The European Commission is looking at making major technology firms pay more tax.
In the newly announced plans, the European Commission said that there was a legal vacuum “creating a serious shortfall in the public revenue of member states”, and that a three per cent tax should be levied against the turnover on a range of online services.
The move is estimated to raise an extra £4.4 billion and is a response to criticism that the big tech companies are not paying enough tax in Europe.
The EU economics affairs commissioner, Pierre Moscovici, was keen to stress that it was neither an attack on the US or Google, Apple, Facebook and Amazon (GAFA).
The tech giants responded by accusing the proposals as being “populist and flawed”.

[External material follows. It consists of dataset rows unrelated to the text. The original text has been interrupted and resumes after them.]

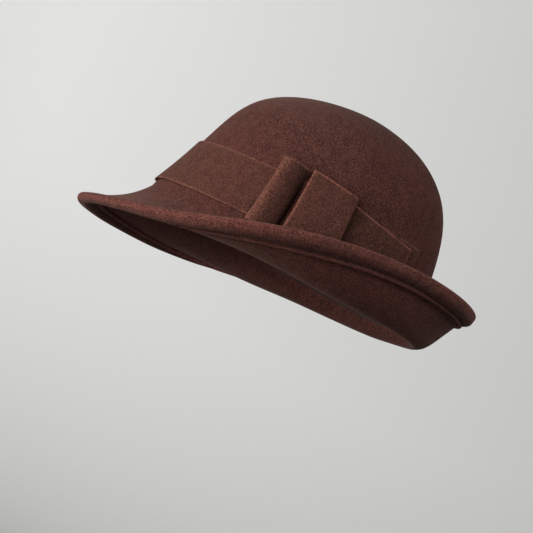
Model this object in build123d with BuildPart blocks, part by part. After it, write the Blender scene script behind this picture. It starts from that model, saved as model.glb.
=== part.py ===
from build123d import *
import os
from math import cos, exp, hypot, pi, radians, sin

# A wool-felt hat with a round bowler crown and a soft brim, as its separate pieces.
#
# Frame: the origin is the centre of the head opening, +Z runs up through the crown, -Y is the
# wearer's front and +X the wearer's left. phi goes round the head: 0 at the front, 90 degrees
# at the wearer's left, 180 at the back. Millimetres and degrees.
#
# A tuple of sizes holds one number that is the same all round, then how much of cos(phi),
# cos(2 phi) and cos(3 phi) is added to it, so front, sides and back can differ.

# Hood: one blocked piece of felt that is both crown and brim.
FELT = 2.2
CROWN_HALF_LENGTH = 102.6
CROWN_HALF_WIDTH = 83.5
CROWN_HEIGHT = 109.0
TAPER_LENGTH = 0.261
TAPER_WIDTH = 0.205
DOME_POWER = 6.0
DOME_ROOT = 1.78
LEAN_BACK = 18.1
LEAN_RETURN = 12.7

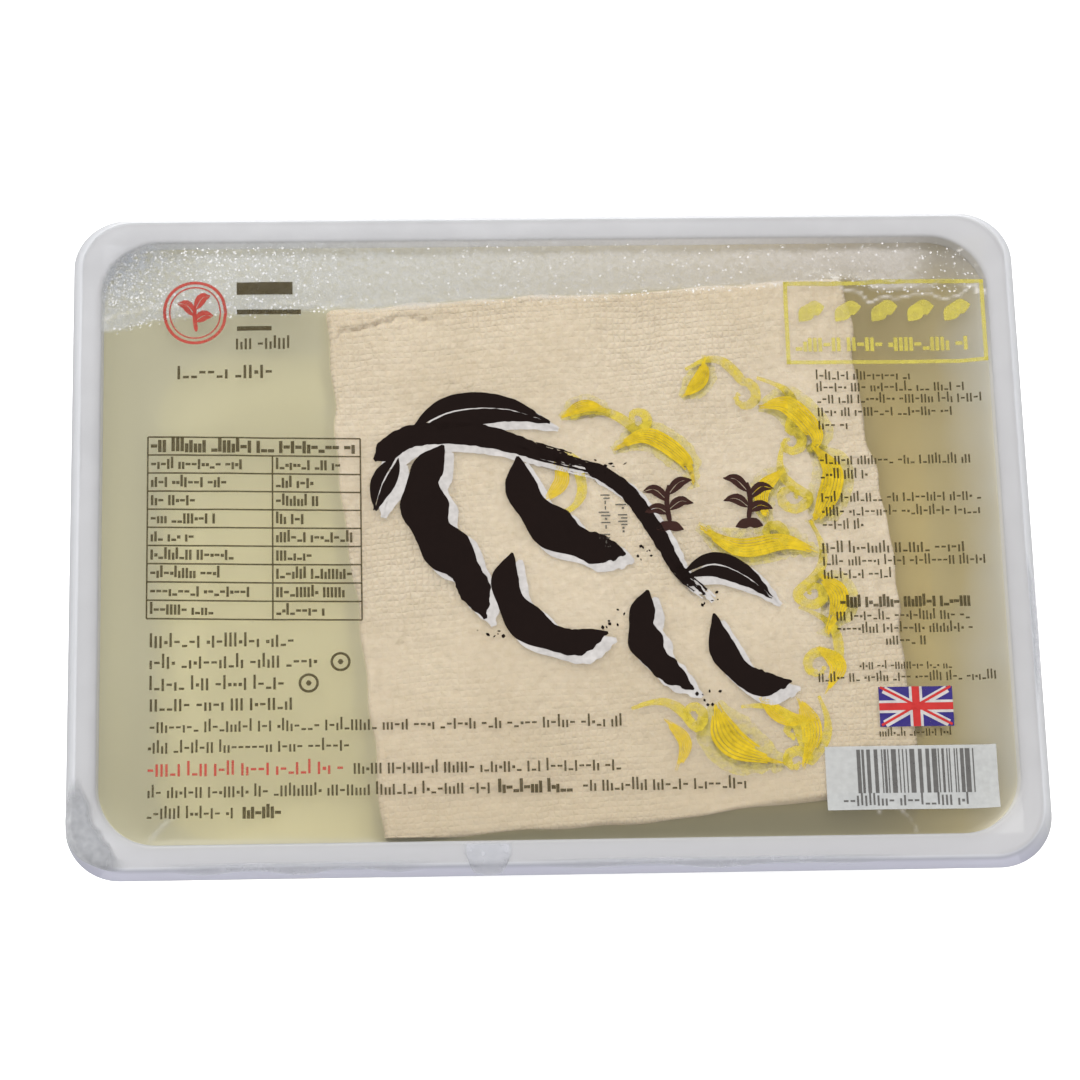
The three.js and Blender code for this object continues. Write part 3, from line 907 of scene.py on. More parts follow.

The new tax would work by targeting online revenues made from advertising on social media or in search engines, along with other sources of income, such as online trading or the sale of user data. The move would require the backing of all member states.
Mr Moscovici is keen to get an agreement before the end of year and hopes to discuss the measure s with the UK Prime Minister at the forthcoming EU summit.
There have been some voices claiming that the EU commissioner’s aim of getting the full blessing of European Union member states in the timescale set down is overly-ambitious. But he counters that by stating voters are eager to see the big digital companies paying their fair share of tax and that the plans, as laid out, are a way of getting them to do so.